We're doing well here. Music lessons have started back up online. The little store that Will went to almost daily on his way home from the office put up a sign offering delivery. We were the first to try it, and when the security guard came with our first order he told Will that he was terribly nervous. It's working well, though. Because Will knows exactly what they usually have, it's easy for him to make a list, and then they bring it to us; no fancy online systems or anything.

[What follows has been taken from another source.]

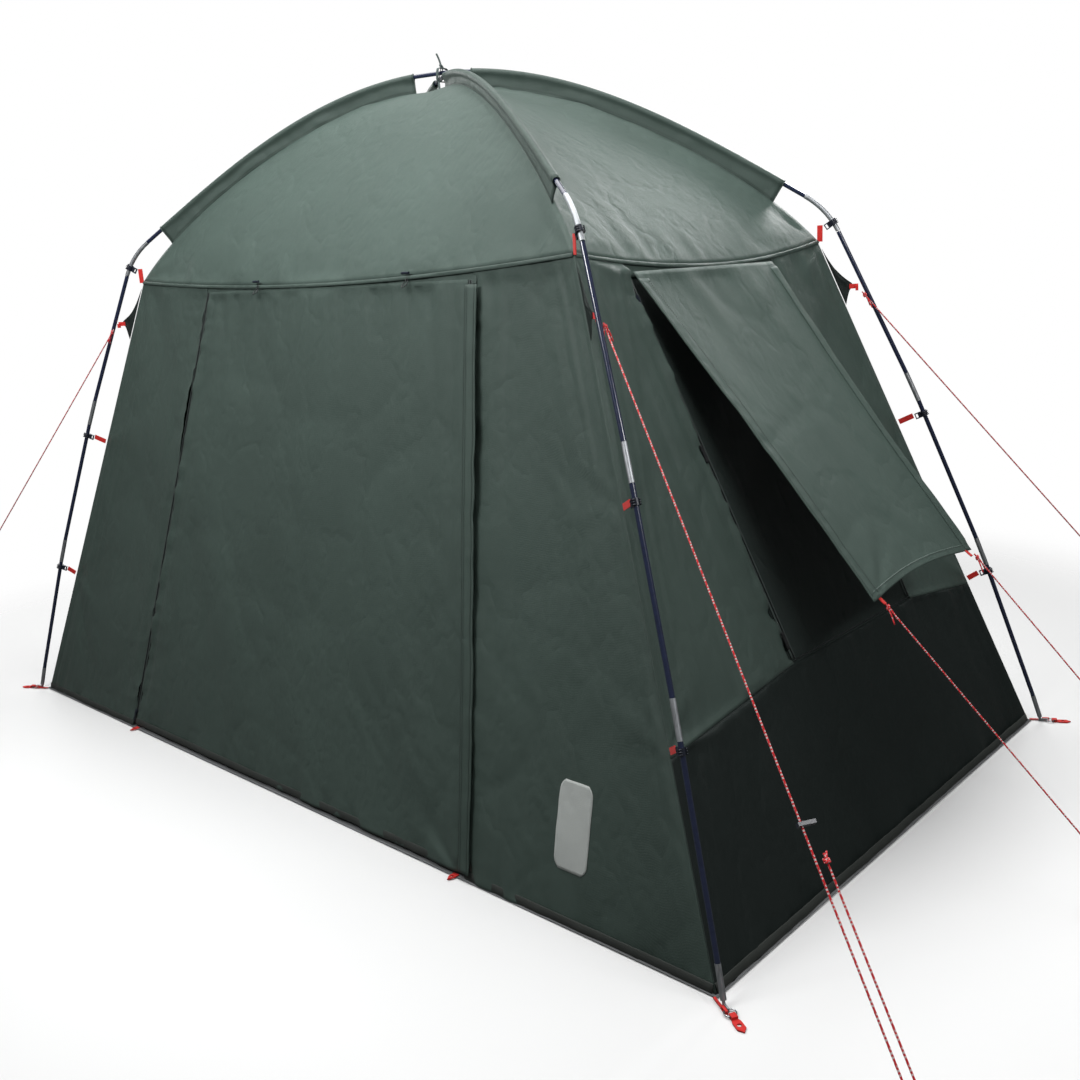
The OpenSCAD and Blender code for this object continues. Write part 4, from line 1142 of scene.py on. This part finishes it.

Living with another family makes quarantine much more bearable. We've settled into a pretty good routine where both families do their schoolwork separately in the mornings, then they five youngest play outside together afterward. If the weather is bad we alternate days with them on our side of the house or the other side, so both sets of adults get times of insanity and times of quiet. Of course, if the virus gets into the Muslim community, we're doomed. Even though they're mostly not in contact with anyone outside of family, they seem to consider that whole community family.
After two full weeks of quarantine we went to the FOREST on Saturday. It was amazing. We arranged with a minivan taxi driver we know to drop us off and pick us up. We walked around, ate our picnic, built a "house," and really enjoyed being together and in nature. A funny/ironic/sad example of social distancing did happen. We walked way out to where there really shouldn't have been any cars. However, when we finished eating, we saw two cars struggling through the sand to park on the other side of some bushes from where we were. They unloaded, made a bunch of noise, let out a dog and a bunch of little kids, and got settled. We grumped some about people invading our space, packed up, and walked on. Then, that evening when we got home, we saw that friends from church were posting on Instagram about how they had decided to go out into the forest, but so had "all of Kherson" so they had to go out into the very depths of the forest...and we realised those two cars we had grumped about were our friends! Kherson is a city of more than 200,000, and we went to the forest way out over the river, and we were still with friends. We just didn't get to actually enjoy being with them.
As I said before, I have a PET CT scan scheduled for April 28 in Kyiv oblast. Right now quarantine (i.e. no trains, planes, or buses) has been officially extended to April 24, and it could go on beyond that, too. Please pray that travel would be possible and safe by the end of April and that we would have wisdom to know what to do. My doctor does want me to have that scan done, and there's nowhere else in Ukraine that does them.